Adam Nayyar (10 December 1948 – 29 July 2008) was a Pakistani anthropologist, researcher, author and ethnomusicologist.

He served as the Director Research at the Lok Virsa (Folk Heritage) for twenty years. He was the executive director of Pakistan National Council of the Arts (PNCA) when he died.

== Early life ==
Nayyar was born on 10 December 1948 in Bahawalpur, Punjab, Pakistan. He studied cultural anthropology at the University of Heidelberg, Germany.

== Career ==
Adam Nayyar did some pioneering research on Pakistani music especially related to qawwali.

"Dr Nayyar was valued as an authority on Pakistani music, especially Sufi and folk music, and culture. His areas of interests and experience were ethnographic investigations, teaching and training, music and Silk Route music".

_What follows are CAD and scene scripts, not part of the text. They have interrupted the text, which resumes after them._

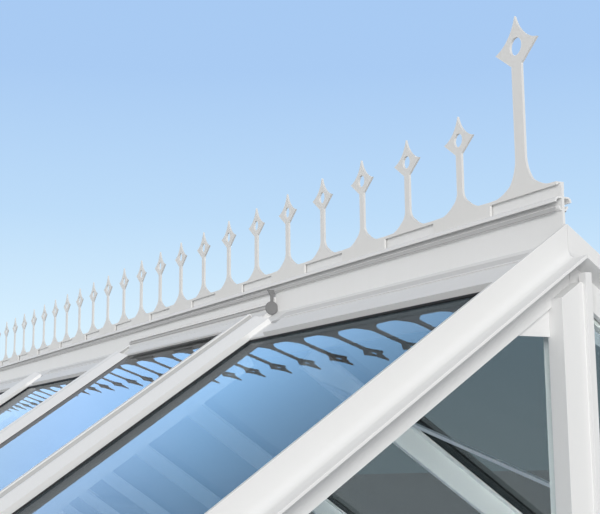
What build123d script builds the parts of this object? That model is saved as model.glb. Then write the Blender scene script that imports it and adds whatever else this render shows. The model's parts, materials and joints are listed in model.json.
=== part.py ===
from build123d import *
import os
from math import cos, radians, sin, tan

# A white glass greenhouse roof: ridge with a star cresting, glazing bars,
# panes, roof vents, glazed gables and eaves gutters. Millimetres, Z up.
# X runs along the ridge, the origin is under the middle of the roof.

# Driving dimensions: the whole roof
bay = 755.0                # from one glazing bar to the next
end_bay = 740.0            # from the last glazing bar to the gable
bay_count = 6
slope = 35.0               # pitch of the roof, degrees
half_span = 1491.0         # from the ridge line to the gutter's inner wall
eaves_height = 100.0       # from the underside to the glass at the gutter
seat = 0.3                 # gap between pieces that sit on one another

# Ridge
web_thick = 3.0
web_top = 14.0             # web's top edge above the drip moulding
ridge_rise = 57.5          # drip moulding above the point where the glass planes meet
drip_shoulder = 1.3        # flat top of the drip moulding below the cap line
drip_flat = 7.0            # how far the flat top reaches from the middle
drip_reach = 11.5
drip_drop = 7.5
drip_thick = 1.8
hook_reach = 6.5
hook_drop = 17.5
hook_lift = 5.5
wing_rise = 6.0            # ridge wing above the glass, beside the web
rib_start = 36.0           # small rib at the wing's edge, down the slope
rib_width = 3.0
rib_rise = 10.5
groove_rise = 7.0          # floor of the groove between the rib and the lip
lip_start = 44.5
lip_rise = 11.0            # raised lip over the panes' upper edge
lip_end = 85.0
notch_reach = 60.0         # the lip is cut down this far to each side of a bar
notch_rise = 5.0
glass_pocket = 26.0        # how far a pane runs in under the lip
ledge_thick = 6.0
web_overhang = 3.0         # of the upper web past the gable plane

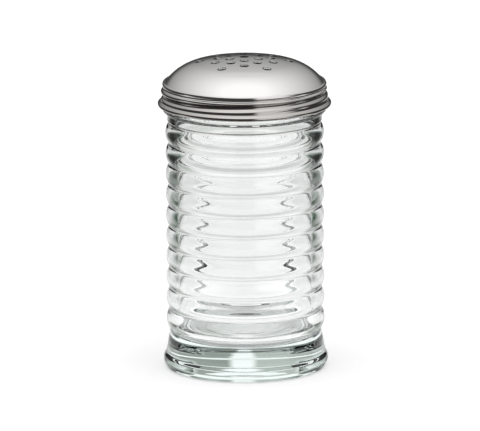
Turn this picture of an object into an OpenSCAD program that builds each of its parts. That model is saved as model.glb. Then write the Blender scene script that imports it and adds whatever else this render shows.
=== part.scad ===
/* [Glass body] */
// Radius of the finish, the glass wall that carries the thread; all other glass and the lid follow it
finish_r = 35.2; // [28:0.1:42]
// Thickness of the glass at the finish, which sets the bore
wall_t = 4.2; // [3:0.1:6]
// How far the crests of the ribs stand out past the finish
rib_over = 0.2; // [0:0.1:3]
// Number of ribs, one above the other
rib_count = 10; // [4:1:16]
// Height of one rib
rib_pitch = 9.4; // [7:0.1:12]
// How far the valleys between the ribs lie inside their crests
rib_depth = 1.8; // [0.8:0.1:2.2]
// How far the bore swings out and in as it follows the ribs
bore_wave = 0.4; // [0:0.05:0.6]
// Number of ribs, from the top, inside which the bore stays smooth
smooth_ribs = 2; // [1:1:4]
// Thickness of the heavy glass floor at the middle
floor_t = 13.5; // [8:0.1:22]
// Radius of the corner between the bore and its floor
floor_round = 7; // [2:0.1:12]

/* [Foot] */
// Height of the plain foot below the lowest rib
foot_h = 17.6; // [12:0.1:26]
// How far the foot's bead, the widest glass, stands out past the ribs
foot_over = 1.3; // [0.8:0.1:5]
// Radius of the bead's rounded edge
foot_round = 4; // [2:0.1:5.5]
// How far the foot's slope stands out past the ribs where it runs into the bead
slope_over = 0.5; // [0:0.1:1.2]
// Width of the ring of glass that the foot stands on
stand_w = 5.7; // [3:0.1:15]
// Depth of the hollow inside that ring, at its middle
push_up_h = 1.6; // [0.5:0.1:3]

/* [Neck and finish] */
// How far the plain neck above the ribs lies inside the finish
neck_in = 0.7; // [0:0.1:1.2]
// Height of the neck between the top rib and the collar
neck_h = 4.5; // [3:0.1:8]
// How far the glass collar below the lid stands out past the finish
collar_over = 1.6; // [0.8:0.1:1.8]
// Radius of the collar's rounded edge
collar_round = 1.6; // [1:0.1:1.8]
// Height of the finish above the middle of the collar
finish_h = 11.65; // [10.9:0.05:14]
// Radius of the rounded rim
rim_round = 1.3; // [0.6:0.1:1.8]
// Width of the bevel inside the mouth
mouth_bevel = 0.8; // [0.3:0.1:1.4]

/* [Screw thread] */
// Rise of the thread in one turn
thread_pitch = 4.2; // [3.6:0.1:5]
// Height of the glass thread over the finish
thread_h = 1.1; // [0.7:0.05:1.3]
// Width of the glass thread where it leaves the finish
thread_root_w = 2.2; // [1.4:0.1:2.4]
// Width of the glass thread at its crest
thread_crest_w = 0.6; // [0.3:0.05:1]
// Turns of thread on the glass
thread_turns = 1.2; // [1:0.05:1.4]
// How far the upper end of the glass thread lies below the rim
thread_lead = 3; // [2.6:0.1:4]
// How far the lid's thread lies below the middle of its lip, at the front
thread_drop = 2.05; // [1.6:0.05:2.5]

/* [Lid] */
// Thickness of the pressed steel sheet
sheet_t = 0.6; // [0.4:0.05:0.8]
// Height of the dome over the middle of the lip
dome_h = 12.1; // [10:0.1:16]
// Radius of curvature of the dome's crown
crown_r = 100; // [70:1:130]
// Radius of curvature of the dome's shoulder
shoulder_r = 23.5; // [20:0.1:27]
// How far the lip below the dome stands out past the groove of the rolled band
lip_over = 0.45; // [0.3:0.05:1]
// Radius of the lip's rounded section
lip_round = 1.3; // [1:0.05:1.4]
// Height from the middle of the lip down to the lid's lower edge
skirt_h = 9.8; // [9.4:0.1:11]
// How far the curled hem, the widest of all, stands out past the rolled thread
hem_over = 1.45; // [1.1:0.05:3]
// Radius of the curled hem's round section
hem_round = 1.05; // [0.8:0.05:1.1]

/* [Shaker holes] */
// Diameter of each hole
hole_d = 4; // [2:0.1:5]
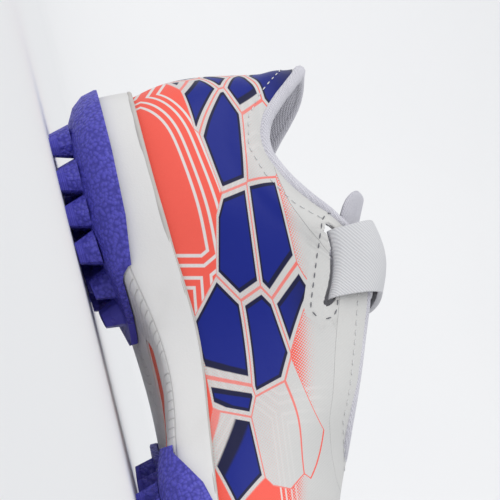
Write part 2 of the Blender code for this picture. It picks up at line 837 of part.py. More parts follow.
def make_upper():
    """The hollow upper: one wall, open at the collar and throat, at the slot and underneath."""
    bm = bmesh.new()
    count = 2 * side_stations
    rings = upper_rings(bm, count)
    for lower, upper in zip(rings, rings[1:]):
        bridge(bm, lower, upper)
    bm.verts.index_update()
    weights = {}
    for level, vertices in enumerate(rings[3:]):
        for step, vertex in enumerate(vertices):
            weights[vertex.index] = padding_weight(2.0 * step / count, level / rib_steps)
    shell = make_object("upper", bm, UPPER_CORAL, closed=False)
    padding = shell.vertex_groups.new(name="padding")
    for index, weight in weights.items():
        padding.add([index], weight, "REPLACE")
    thicken = shell.modifiers.new("wall", "SOLIDIFY")
    thicken.thickness = wall + collar_padding
    thicken.offset = -1.0
    thicken.use_even_offset = True
    thicken.vertex_group = padding.name
    thicken.thickness_vertex_group = wall / (wall + collar_padding)
    add_boolean(shell, make_slot_cutter(), "DIFFERENCE")
    return shell


def ribbon(bm, sections):
    """Close a solid from sections that each list an upper row and a lower row of points."""
    loops = []
    for high, low in sections:
        loops.append([bm.verts.new(point) for point in high + low[::-1]])
    for first, second in zip(loops, loops[1:]):
        bridge(bm, first, second)
    for loop in (loops[0], loops[-1]):
        width = len(loop) // 2
        for step in range(width - 1):
            bm.faces.new((loop[step], loop[step + 1], loop[-step - 2], loop[-step - 1]))


def make_tongue():
    """Padded tongue under the throat, with its top standing up behind the strap."""
    bm = bmesh.new()
    columns = 9
    rise = Vector((-cos(tongue_rise_angle), 0.0, sin(tongue_rise_angle)))
    sections = []
    for along, beyond, width, below in TONGUE:
        depth = wall + clearance + fabric_play + below * (strap_thickness + clearance)
        shift = rise * (beyond * tongue_beyond)
        high, low = [], []
        for column in range(columns):
            share = 2.0 * column / (columns - 1) - 1.0
            girth = share * width * tongue_half_width
            thickness = tongue_thickness * (1.0 - 0.45 * share ** 4)
            high.append(lifted(along, girth, -depth) + shift)
            low.append(lifted(along, girth, -depth - thickness) + shift)
        sections.append((high, low))
    ribbon(bm, sections)
    return make_object("tongue", bm, LINING_WHITE)


def strap_path():
    """The strap's middle line as (girth, lift, width share), from its hidden end to its free end."""
    edge = half_throat(strap_along)
    turn_middle, turn_radius = strap_turn()
    inside = turn_middle - turn_radius
    outside = turn_middle + turn_radius
    turn_girth = -(edge + slot_below_edge)
    path = []
    run_steps = 10
    for step in range(run_steps):
        share = step / run_steps
        path.append((edge + strap_anchor + (turn_girth - edge - strap_anchor) * share, inside, 1.0))
    for step in range(7):
        angle = pi * step / 6
        path.append((turn_girth - turn_radius * sin(angle), turn_middle - turn_radius * cos(angle), 1.0))
    start, end = turn_girth, edge + strap_tail
    return_steps = 20
    for step in range(1, return_steps + 1):
        girth = start + (end - start) * step / return_steps
        middle = max(0.0, 1.0 - (girth / edge) ** 2)
        shoulder = ease(girth, start, -edge) * (1.0 - ease(girth, -edge, -0.2 * edge))
        lift = outside + strap_bulge * shoulder - throat_sag * middle
        width = 1.0 if step < return_steps - 1 else 0.94 if step < return_steps else 0.72
        path.append((girth, lift, width))
    return path


def make_strap():
    """Strap that runs over the tongue, out of the medial slot and back over the instep."""
    bm = bmesh.new()
    path = strap_path()
    columns = 5
    sections = []
    for index, (girth, lift, width) in enumerate(path):
        before = path[max(index - 1, 0)]
        after = path[min(index + 1, len(path) - 1)]
        run, rise = after[0] - before[0], after[1] - before[1]
        size = (run * run + rise * rise) ** 0.5
        across_run, across_rise = -rise / size, run / size
        half = 0.5 * strap_thickness
        high, low = [], []
        for column in range(columns):
            share = (2.0 * column / (columns - 1) - 1.0) * width
            along = strap_along + 0.5 * share * strap_width / midsole_length
            high.append(lifted(along, girth + across_run * half, lift + across_rise * half))
            low.append(lifted(along, girth - across_run * half, lift - across_rise * half))
        sections.append((high, low))
    ribbon(bm, sections)
    return make_object("strap", bm, STRAP_WHITE)


def build():
    """Clear the scene and model every piece."""
    for old in list(bpy.data.objects):
        bpy.data.objects.remove(old, do_unlink=True)
    make_pad("outsole_heel", "heel", HEEL_PAD_EDGE, ahead=False)
    make_pad("outsole_forefoot", "fore", FORE_PAD_EDGE, ahead=True)
    make_midsole()
    leaf_solid("arch_inlay", 0.0, inlay_recess, inlay_recess + inlay_thickness, FOAM_CORAL)
    make_insole()
    make_upper()
    make_tongue()
    make_strap()


build()
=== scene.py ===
"""The looks of a child's left turf shoe with one hook-and-loop strap.

The shoe stands on its lugs with the toe towards +X, its lateral side on +Y and its medial side on -Y.
Sizes are in metres. Each section below makes one piece, from the ground up.
"""

from math import atan2, cos, exp, pi, radians, sin

import bmesh
import bpy
from mathutils import Matrix, Vector, kdtree
from mathutils.bvhtree import BVHTree


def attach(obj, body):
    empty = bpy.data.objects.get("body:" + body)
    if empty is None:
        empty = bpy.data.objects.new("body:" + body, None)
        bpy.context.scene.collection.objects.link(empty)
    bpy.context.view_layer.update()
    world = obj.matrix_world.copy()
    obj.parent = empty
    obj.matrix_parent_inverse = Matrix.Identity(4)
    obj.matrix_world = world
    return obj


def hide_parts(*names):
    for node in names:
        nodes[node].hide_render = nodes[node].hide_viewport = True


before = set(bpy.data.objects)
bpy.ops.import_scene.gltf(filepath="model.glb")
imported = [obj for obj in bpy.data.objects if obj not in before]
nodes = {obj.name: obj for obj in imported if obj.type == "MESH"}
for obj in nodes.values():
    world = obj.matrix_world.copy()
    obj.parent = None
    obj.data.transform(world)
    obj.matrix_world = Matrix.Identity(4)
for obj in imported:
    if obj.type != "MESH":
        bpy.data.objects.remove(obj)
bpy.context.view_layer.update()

scene = bpy.context.scene

# View
# The camera looks at the medial side from just above the floor, a little from the front, and is
# rolled so that the heel is up and the toe runs out of the picture at the bottom.
view_azimuth = radians(16.5)
view_elevation = radians(-4.4)
view_roll = radians(76.0)
view_distance = 0.520
view_width = 0.1490
across_target = 0.0375
up_target = 0.0585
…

"Dr Nayyar was instrumental in putting Nusrat Fateh Ali Khan on the world map of music. In 1991, working as a team anthropologist, he produced a film on the musical heritage of Pakistan titled Pardesi which won an "Honorable Mention Award" at the Cannes Film Festival".

He was also a faculty member at the Quaid-e-Azam University, Islamabad.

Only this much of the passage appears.